Objective ▸ Below are records; reproduce exactly the lines from the one that has "Keep writing the" through the one that has "SCALE_DROP = 5.2", ends included, and nothing more.

Record list ▸
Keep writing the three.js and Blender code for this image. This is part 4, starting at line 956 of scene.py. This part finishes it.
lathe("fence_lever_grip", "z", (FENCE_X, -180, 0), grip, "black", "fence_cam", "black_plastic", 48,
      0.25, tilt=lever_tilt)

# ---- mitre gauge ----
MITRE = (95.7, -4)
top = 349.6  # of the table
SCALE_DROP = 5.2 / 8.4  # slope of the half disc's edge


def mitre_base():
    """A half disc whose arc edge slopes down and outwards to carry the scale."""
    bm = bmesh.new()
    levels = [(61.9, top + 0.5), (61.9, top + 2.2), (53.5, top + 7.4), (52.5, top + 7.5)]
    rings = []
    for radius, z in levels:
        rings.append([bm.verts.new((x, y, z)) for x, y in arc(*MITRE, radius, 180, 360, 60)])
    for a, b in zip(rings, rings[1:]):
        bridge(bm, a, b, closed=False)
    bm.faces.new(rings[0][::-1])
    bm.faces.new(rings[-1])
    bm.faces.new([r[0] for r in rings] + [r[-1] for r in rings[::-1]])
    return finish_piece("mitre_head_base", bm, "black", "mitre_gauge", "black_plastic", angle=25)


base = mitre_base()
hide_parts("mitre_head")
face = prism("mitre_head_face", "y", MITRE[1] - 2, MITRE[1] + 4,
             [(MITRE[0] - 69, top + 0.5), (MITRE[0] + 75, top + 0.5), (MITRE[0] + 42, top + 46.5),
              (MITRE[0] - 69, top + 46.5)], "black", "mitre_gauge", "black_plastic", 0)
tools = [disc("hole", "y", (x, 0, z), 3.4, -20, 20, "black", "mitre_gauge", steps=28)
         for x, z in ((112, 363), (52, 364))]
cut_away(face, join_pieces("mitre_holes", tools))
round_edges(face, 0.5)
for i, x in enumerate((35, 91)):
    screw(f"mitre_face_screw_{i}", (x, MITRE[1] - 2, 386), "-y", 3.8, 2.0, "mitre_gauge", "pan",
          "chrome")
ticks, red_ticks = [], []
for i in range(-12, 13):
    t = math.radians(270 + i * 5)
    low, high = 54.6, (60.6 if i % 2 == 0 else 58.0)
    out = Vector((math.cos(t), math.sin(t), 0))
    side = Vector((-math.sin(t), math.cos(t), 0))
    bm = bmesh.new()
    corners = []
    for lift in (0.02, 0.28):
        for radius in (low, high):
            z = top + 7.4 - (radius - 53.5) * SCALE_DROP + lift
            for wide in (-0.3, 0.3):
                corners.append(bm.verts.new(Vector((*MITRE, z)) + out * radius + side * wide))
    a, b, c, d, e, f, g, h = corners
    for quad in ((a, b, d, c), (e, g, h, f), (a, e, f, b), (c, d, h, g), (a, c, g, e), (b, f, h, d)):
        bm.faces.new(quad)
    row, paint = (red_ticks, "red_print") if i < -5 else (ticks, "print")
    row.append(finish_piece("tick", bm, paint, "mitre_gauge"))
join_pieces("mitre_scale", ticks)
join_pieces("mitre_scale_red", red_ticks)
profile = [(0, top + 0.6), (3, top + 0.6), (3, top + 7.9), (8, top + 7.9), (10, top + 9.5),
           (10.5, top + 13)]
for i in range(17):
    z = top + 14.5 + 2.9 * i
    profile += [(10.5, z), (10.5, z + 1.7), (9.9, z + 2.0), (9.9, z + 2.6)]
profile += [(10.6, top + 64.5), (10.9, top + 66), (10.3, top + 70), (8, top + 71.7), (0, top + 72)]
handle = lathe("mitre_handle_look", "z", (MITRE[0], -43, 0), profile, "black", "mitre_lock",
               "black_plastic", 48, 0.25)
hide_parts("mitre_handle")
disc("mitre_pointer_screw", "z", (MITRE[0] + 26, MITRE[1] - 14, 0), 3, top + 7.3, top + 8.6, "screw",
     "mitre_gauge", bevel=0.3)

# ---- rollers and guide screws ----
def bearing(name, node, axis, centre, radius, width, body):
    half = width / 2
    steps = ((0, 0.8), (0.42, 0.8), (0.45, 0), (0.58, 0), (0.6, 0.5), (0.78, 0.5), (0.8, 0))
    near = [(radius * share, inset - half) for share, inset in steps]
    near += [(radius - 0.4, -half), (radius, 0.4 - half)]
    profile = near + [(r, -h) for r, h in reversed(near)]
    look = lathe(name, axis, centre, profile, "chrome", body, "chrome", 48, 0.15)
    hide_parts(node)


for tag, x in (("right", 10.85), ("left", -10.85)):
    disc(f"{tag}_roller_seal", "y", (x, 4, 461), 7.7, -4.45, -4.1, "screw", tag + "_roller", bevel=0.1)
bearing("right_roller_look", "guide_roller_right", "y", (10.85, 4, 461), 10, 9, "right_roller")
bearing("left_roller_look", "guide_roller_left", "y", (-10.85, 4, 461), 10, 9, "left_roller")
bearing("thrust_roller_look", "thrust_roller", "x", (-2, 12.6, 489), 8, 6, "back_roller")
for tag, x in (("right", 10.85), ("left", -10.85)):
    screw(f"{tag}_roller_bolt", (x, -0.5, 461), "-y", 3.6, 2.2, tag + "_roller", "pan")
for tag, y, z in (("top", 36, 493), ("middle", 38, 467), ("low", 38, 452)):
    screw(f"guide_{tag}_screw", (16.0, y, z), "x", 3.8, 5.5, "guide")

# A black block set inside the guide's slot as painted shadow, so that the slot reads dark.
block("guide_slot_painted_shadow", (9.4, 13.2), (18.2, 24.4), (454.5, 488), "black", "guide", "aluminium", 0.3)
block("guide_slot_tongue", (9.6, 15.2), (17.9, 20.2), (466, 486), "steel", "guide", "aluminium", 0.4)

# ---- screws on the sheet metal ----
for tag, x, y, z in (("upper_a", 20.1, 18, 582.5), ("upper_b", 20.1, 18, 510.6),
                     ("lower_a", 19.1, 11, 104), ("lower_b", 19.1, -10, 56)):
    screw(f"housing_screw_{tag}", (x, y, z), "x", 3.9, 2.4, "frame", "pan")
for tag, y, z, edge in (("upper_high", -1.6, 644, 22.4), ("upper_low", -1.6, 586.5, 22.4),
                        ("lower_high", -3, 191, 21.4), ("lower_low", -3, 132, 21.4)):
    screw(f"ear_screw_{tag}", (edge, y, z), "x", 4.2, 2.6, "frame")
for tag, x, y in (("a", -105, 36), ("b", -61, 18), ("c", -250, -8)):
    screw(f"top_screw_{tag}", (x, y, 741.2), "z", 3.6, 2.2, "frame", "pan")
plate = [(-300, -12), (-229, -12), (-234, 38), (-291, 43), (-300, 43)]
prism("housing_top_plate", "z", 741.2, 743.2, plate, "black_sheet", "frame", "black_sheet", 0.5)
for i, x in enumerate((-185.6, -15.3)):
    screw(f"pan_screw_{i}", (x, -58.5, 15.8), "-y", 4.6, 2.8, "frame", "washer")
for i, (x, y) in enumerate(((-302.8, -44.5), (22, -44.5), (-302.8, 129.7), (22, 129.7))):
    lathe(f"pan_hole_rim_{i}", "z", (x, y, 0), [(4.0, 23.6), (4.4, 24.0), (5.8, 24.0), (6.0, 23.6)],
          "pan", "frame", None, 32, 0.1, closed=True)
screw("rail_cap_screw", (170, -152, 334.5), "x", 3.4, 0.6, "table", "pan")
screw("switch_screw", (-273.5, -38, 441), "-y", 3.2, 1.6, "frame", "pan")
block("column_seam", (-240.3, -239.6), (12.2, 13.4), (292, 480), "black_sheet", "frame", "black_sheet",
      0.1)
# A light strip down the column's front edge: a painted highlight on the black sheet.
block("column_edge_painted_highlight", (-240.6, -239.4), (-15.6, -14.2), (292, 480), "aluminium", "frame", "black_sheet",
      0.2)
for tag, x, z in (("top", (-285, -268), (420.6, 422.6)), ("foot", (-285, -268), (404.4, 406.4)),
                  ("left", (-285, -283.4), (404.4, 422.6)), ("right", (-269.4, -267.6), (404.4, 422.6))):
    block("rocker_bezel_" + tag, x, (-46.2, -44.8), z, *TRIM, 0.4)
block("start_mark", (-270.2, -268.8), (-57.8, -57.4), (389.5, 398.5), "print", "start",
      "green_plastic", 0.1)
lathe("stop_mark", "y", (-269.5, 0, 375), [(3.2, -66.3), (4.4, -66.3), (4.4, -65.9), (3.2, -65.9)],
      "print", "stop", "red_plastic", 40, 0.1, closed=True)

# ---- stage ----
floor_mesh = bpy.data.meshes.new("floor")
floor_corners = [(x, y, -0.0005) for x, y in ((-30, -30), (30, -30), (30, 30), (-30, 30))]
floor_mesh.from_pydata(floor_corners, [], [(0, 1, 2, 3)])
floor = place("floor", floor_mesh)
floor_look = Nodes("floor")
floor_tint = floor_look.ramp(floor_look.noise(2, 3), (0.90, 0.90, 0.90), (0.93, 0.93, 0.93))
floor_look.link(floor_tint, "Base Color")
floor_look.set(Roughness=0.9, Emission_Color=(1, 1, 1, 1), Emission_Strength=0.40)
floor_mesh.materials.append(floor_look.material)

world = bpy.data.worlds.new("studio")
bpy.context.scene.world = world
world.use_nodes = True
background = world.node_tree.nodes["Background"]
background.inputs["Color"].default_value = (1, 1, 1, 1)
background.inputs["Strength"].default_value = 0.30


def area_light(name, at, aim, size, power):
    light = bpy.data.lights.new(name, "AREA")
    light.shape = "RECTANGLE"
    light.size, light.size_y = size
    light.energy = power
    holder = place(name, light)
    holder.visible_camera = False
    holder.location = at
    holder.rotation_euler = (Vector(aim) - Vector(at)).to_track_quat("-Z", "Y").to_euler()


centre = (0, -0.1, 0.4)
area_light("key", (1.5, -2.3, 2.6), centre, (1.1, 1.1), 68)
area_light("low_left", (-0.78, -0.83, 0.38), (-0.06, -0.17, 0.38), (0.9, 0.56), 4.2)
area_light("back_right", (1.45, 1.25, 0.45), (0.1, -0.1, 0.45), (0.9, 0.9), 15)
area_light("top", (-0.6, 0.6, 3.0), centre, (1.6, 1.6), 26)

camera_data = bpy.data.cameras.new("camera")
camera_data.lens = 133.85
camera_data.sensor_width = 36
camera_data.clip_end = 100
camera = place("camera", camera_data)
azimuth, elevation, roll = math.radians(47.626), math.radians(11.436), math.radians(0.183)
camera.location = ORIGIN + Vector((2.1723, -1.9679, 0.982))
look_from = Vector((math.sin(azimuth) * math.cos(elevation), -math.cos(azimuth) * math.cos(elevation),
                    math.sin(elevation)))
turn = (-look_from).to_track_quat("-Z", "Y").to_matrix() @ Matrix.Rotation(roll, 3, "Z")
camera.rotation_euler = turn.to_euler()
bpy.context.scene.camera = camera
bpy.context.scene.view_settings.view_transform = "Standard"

* * *

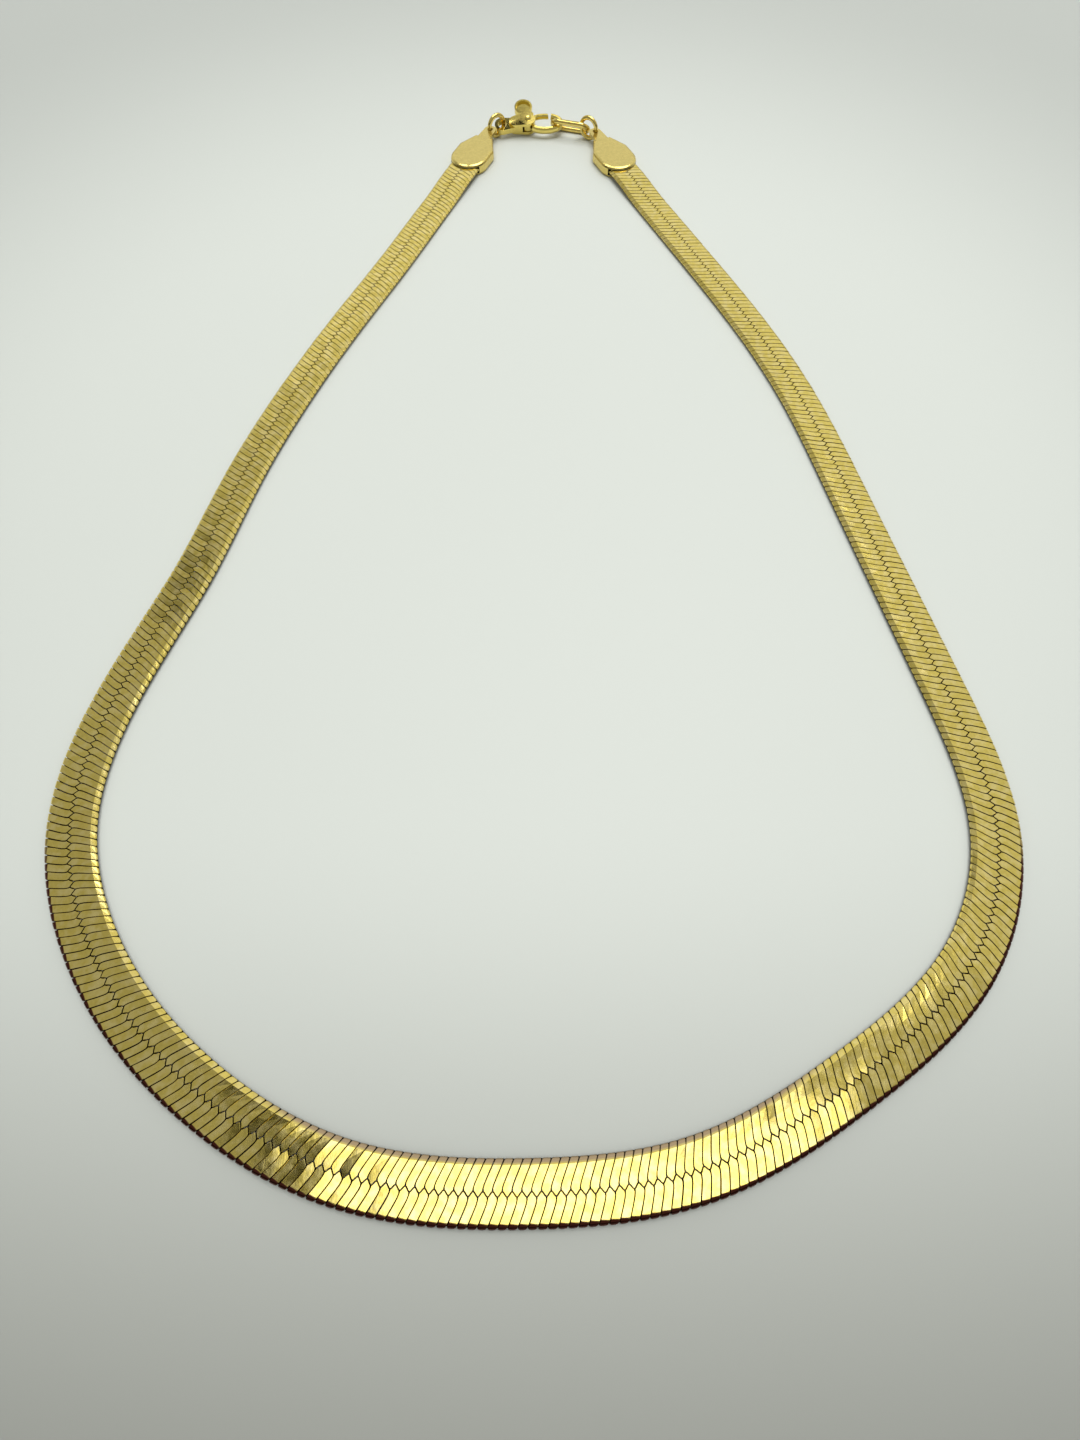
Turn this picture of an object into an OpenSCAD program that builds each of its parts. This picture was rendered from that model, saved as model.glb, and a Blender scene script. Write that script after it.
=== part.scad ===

==

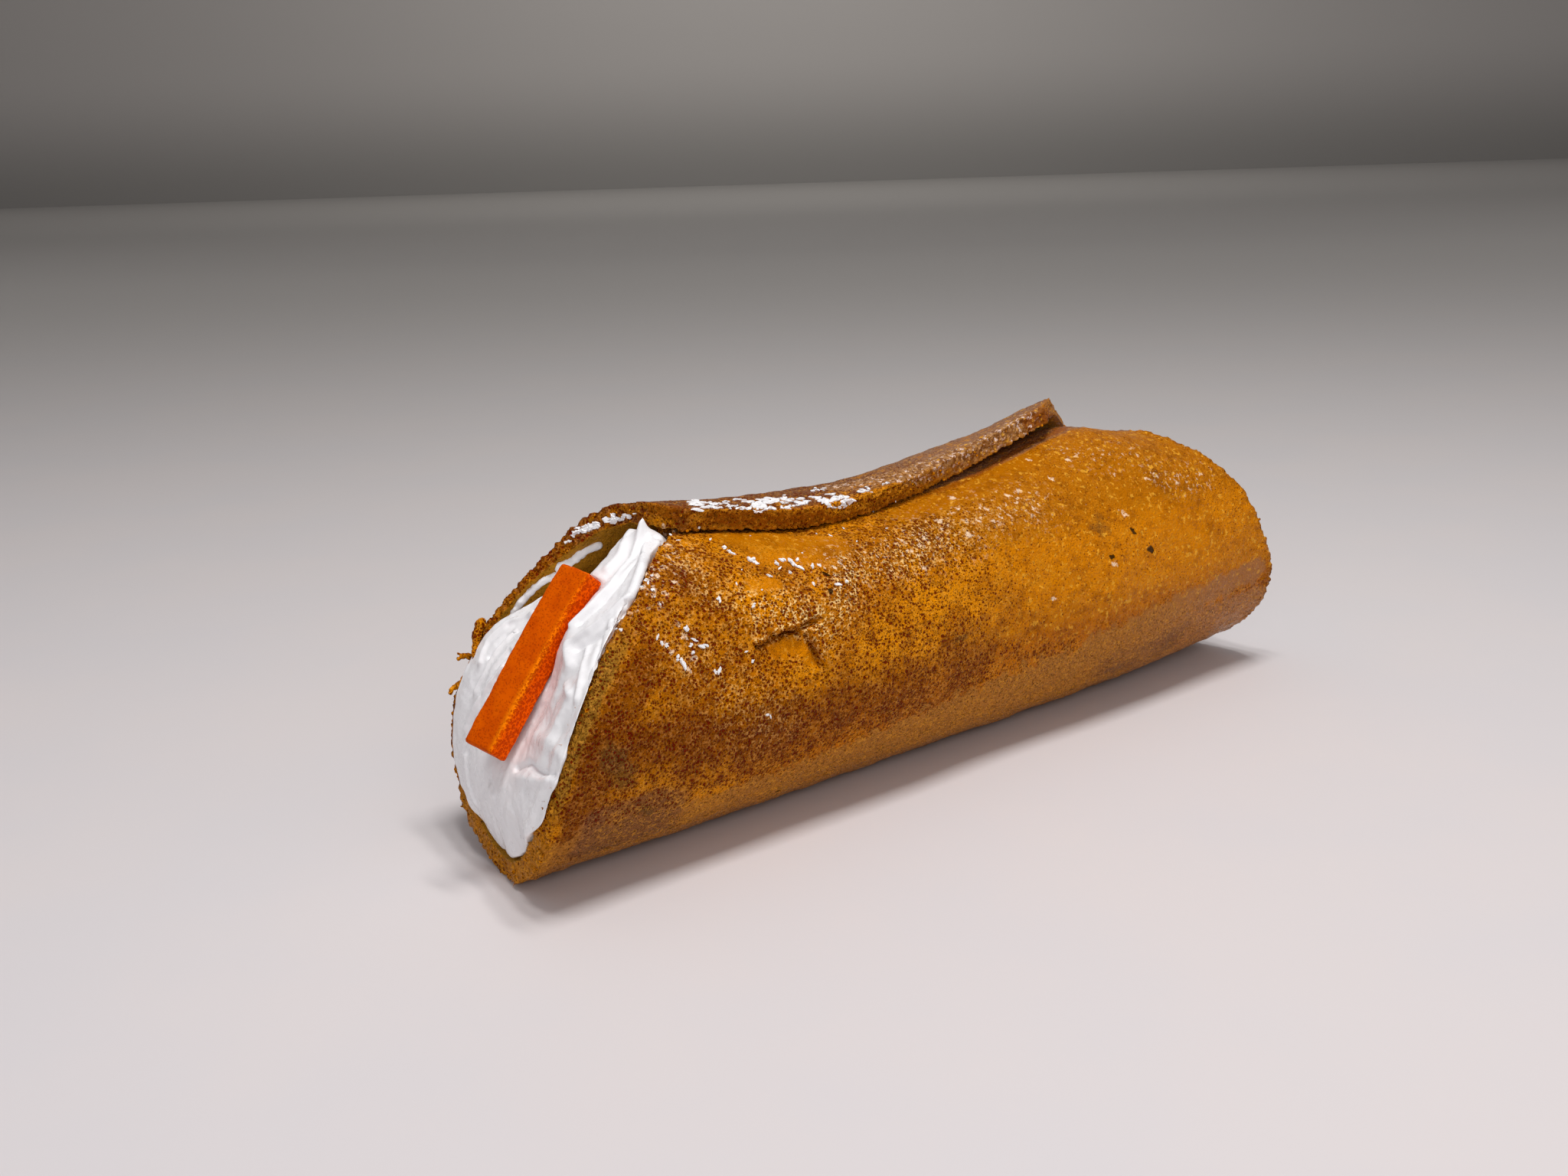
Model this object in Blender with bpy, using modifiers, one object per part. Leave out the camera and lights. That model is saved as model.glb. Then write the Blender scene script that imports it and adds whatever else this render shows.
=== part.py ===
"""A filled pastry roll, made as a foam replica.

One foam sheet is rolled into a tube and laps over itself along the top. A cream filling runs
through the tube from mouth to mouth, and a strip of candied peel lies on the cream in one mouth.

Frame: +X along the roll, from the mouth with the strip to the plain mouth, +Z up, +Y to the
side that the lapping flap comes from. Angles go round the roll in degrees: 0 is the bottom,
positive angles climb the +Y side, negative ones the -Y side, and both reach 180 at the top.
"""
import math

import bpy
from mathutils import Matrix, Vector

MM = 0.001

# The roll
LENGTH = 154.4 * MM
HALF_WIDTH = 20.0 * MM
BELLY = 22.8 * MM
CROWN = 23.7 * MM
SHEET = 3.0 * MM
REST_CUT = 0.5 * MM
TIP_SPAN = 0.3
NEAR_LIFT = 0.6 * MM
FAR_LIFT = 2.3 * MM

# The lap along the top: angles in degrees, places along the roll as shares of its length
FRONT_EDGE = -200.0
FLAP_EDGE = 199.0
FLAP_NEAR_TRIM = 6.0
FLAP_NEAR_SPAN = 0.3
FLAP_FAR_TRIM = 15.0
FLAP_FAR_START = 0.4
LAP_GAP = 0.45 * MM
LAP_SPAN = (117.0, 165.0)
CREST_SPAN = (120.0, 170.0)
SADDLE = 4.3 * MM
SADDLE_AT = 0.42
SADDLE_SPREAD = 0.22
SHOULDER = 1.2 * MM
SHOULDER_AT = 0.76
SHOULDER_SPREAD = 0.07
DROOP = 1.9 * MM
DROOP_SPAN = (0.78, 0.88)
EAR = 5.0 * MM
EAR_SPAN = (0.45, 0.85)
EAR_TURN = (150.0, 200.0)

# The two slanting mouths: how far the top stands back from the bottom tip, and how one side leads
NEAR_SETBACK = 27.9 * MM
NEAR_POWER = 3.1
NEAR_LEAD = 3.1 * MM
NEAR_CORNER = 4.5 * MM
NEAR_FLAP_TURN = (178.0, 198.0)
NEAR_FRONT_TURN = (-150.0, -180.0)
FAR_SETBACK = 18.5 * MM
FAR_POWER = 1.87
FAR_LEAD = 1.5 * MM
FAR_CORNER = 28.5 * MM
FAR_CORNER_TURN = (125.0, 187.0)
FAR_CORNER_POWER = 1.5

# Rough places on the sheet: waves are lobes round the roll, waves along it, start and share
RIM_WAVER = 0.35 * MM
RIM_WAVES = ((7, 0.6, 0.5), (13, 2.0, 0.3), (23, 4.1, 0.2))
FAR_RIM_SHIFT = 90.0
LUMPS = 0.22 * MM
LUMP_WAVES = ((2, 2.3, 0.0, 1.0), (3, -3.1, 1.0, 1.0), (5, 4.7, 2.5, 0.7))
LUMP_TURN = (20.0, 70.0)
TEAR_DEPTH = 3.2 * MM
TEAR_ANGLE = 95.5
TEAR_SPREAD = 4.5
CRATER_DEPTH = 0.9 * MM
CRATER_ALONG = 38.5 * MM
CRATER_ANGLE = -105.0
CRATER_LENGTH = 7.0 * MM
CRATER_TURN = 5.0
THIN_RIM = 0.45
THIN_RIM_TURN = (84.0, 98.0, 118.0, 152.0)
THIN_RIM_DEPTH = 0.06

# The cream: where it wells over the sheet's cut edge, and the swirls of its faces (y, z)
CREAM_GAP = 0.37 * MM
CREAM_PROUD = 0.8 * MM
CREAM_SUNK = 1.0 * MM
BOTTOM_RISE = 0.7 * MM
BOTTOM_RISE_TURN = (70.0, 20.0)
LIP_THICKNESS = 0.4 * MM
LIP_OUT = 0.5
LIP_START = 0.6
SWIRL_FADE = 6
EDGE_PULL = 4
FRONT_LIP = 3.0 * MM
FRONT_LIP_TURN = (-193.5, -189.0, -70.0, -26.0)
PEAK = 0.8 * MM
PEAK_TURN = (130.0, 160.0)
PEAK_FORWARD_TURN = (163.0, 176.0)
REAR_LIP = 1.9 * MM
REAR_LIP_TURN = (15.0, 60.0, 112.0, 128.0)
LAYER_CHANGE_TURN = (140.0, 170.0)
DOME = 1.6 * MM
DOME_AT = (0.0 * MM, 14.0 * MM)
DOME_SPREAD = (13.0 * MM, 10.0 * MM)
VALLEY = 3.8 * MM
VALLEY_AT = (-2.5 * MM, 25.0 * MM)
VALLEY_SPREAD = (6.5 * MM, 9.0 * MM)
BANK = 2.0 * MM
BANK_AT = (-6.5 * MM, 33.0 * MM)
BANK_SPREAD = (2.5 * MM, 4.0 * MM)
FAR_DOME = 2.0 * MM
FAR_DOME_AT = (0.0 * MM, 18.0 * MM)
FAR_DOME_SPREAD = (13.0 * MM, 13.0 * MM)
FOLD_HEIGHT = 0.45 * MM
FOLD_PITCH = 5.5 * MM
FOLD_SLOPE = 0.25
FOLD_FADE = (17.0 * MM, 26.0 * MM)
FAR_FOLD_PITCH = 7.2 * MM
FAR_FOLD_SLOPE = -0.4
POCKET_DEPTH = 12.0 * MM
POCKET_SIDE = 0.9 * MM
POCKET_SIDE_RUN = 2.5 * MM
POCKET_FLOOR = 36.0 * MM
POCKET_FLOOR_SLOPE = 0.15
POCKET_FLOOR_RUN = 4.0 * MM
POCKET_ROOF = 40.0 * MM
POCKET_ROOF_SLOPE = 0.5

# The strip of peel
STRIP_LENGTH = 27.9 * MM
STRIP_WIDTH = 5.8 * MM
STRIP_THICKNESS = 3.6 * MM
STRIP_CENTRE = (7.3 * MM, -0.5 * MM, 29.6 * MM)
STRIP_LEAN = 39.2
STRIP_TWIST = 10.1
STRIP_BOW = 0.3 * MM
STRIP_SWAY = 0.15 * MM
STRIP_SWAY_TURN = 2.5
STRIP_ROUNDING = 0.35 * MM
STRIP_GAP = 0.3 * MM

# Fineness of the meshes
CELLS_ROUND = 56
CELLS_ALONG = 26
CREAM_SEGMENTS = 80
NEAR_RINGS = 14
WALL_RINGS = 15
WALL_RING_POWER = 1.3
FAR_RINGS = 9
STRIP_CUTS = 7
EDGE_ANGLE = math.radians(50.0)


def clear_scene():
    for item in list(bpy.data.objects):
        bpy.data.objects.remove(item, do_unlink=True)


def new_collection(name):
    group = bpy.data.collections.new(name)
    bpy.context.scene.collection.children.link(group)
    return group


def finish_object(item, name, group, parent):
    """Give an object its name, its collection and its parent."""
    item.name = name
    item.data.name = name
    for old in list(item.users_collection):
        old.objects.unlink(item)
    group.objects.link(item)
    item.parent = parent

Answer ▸
Keep writing the three.js and Blender code for this image. This is part 4, starting at line 956 of scene.py. This part finishes it.
lathe("fence_lever_grip", "z", (FENCE_X, -180, 0), grip, "black", "fence_cam", "black_plastic", 48,
      0.25, tilt=lever_tilt)

# ---- mitre gauge ----
MITRE = (95.7, -4)
top = 349.6  # of the table
SCALE_DROP = 5.2 / 8.4  # slope of the half disc's edge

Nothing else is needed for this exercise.